Community Parts and Resources
Several recurring resources come through the B9 Builders Club community:
Reproduction parts runs — Community members with mold making and casting capability periodically produce runs of specific components: collar sections, chest panel detail parts, bubble dome castings, radar section pieces. These aren’t available through commercial channels — they exist only through community coordination.
Audio archives — The community has assembled comprehensive audio libraries from the original series: dialogue, sound effects, and ambient machine sounds. Dick Tufeld’s original voice recordings are the reference, and the community-maintained archives are higher quality than anything available through commercial channels.
Technical drawings and templates — Dimensioned drawings of specific components developed through community research. Not available anywhere else.

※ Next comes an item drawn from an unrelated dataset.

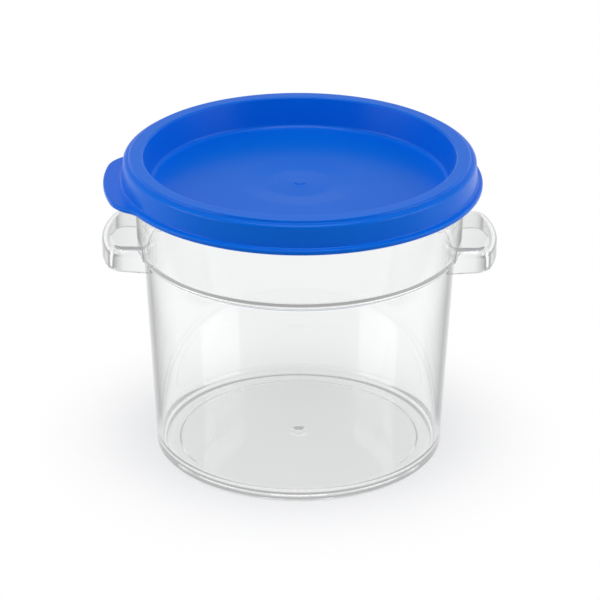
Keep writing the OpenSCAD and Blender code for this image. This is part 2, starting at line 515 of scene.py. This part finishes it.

What to Expect from a B9 Build with Community Support
Building a B9 replica with community support is a substantially different experience than attempting it in isolation. The practical differences:
Better starting point — Community reference documentation gives you dimensional accuracy before you’ve cut the first piece of material.
Faster problem resolution — Problems that would take weeks of independent research to solve are typically answered in hours on the forums, by builders who have solved the same problem before.
Part availability — Community members occasionally have surplus materials, parts, and tools available to other builders. Convention gatherings (particularly WonderFest in Louisville) are where these informal exchanges happen most frequently.
Accountability — Posting a build log creates mild accountability that independent builders don’t have. The community response to progress updates is genuinely motivating for builders whose projects might otherwise stall.
Starting the Build
For a new builder joining the community, a reasonable starting sequence:
- Join the B9 Builders Club and spend time reading before posting
- Read build logs from completed projects — identify builders whose approach and resources are closest to yours
- Identify your target season configuration (Season 2–3 is the most documented)
- Review community parts availability before deciding what to fabricate vs. source
- Start building foundational skills — mold making and casting if you don’t have them — on smaller projects before committing to B9-scale work
The B9 robot construction overview covers the full scope of the build. The mold making guides and resin casting guides on this site cover the foundational fabrication skills the build requires.
The community has produced complete, high-quality B9 replicas from builders at every skill level. What distinguishes successful builds from stalled projects is almost always community engagement — using the available knowledge rather than trying to solve independently what others have already documented.